4. Batı için fırsat doğmuş, Osmanlının nasıl yıkılacağı belli olmuştu. Balkanlarda ırk kavramını harekete geçirmek. Kilise kanalıyla, din pompalamak. Öyle de oldu. Sonuç kolay alındı. 1878 Osmanlı-Rus Savaşı ile Balkanların tamamı kaybedildi. Balkanlarda kalan Türkleri kötü günler bekliyordu. Balkanlardan, acılarla dolu Türk göçü başladı.
5. Irk ve din ayırımcılığı yüzünden Osmanlı yıkılma sürecine girmişti. Türk entelektüelin, diğer milletlere ''OSMANLI üst kimliği altında bir arada kalalım'' teklifi kabul görmüyordu. Her millet kendi kimliğinin siyasi mahiyet kazanması için çalışıyordu. Irk kimliği öne geçmiş, Osmanlı içeriden yıkılıyordu. Osmanlının ''Necip Millet'' dediği Araplar dahi isyan etmişti. ''Milleti Sadıka'' diye tanımladığı, Ermeniler, Anadoluda kan döküyordu.
6. Osmalı 1917 Gazze Savaşını kaybetmişti. Savaş sırasında, Müslüman Filistinlilerden oluşan Ordu, İngiliz tarafına geçmiş ve Osmanlıyı arkadan vurmuştu. Müslüman araplar, tren yollarını havaya uçurmuş, askerin lojistiğini kesmişti. Cephede, yeterli mühimmat kalmadığı için Osmanlı yenilmişti. Kudüsten çekiliyordu.
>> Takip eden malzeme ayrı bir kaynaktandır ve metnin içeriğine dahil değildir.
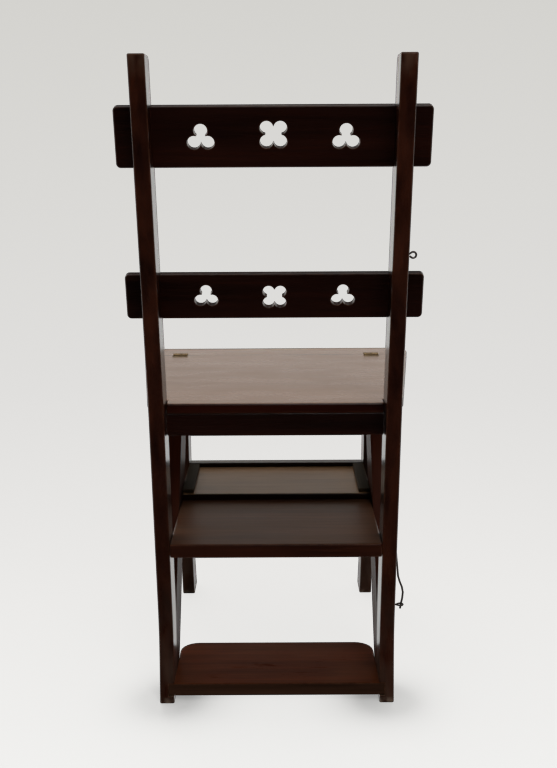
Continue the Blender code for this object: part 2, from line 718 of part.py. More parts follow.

Osmanlı birinci dünya savaşı sırasında Almanlar ile müttefik idi. İngilizlere karşı birlikte savaştılar. Türklerin Kudüsten çekilmesi sırasında Alman Gazeteci ''Kudüsün, Müslüman Türklerden kurtuluşunu, Alman Kiliselerinin çan çalarak kutlamalarını, müttefiklik anlayışı ile bağdaşmadığını'' yazıyordu. Bu yazı, Avrupada, din kavramının baskın geldiğini gösteriyordu.
Aynı gazeteci ''Müslüman Türkler Kudüsü terk ediyor, Hristiyan İngilizler Kudüse giriyor, Müslüman araplar bayram ediyor, bu ne iştir anlamadım'' diye yazıyor. Bu söylem, ırk kavramının Osmanlıda din egemenliğine baskın çıktığını gösteriyordu.
Osmanlı yıkılıp Cumhuriyet kurulunca, Türklerin, Türk Milliyetçiliğine dayanmaktan başka çaresi kalmamıştı. Osmanlı bakiyesi olarak Cumhuriyete intikal eden farklı unsurlar ''Osmanlı kimliğini'' öne çıkarıyor. Ancak Türkler, bir daha aynı hatayı yapmak istemiyor.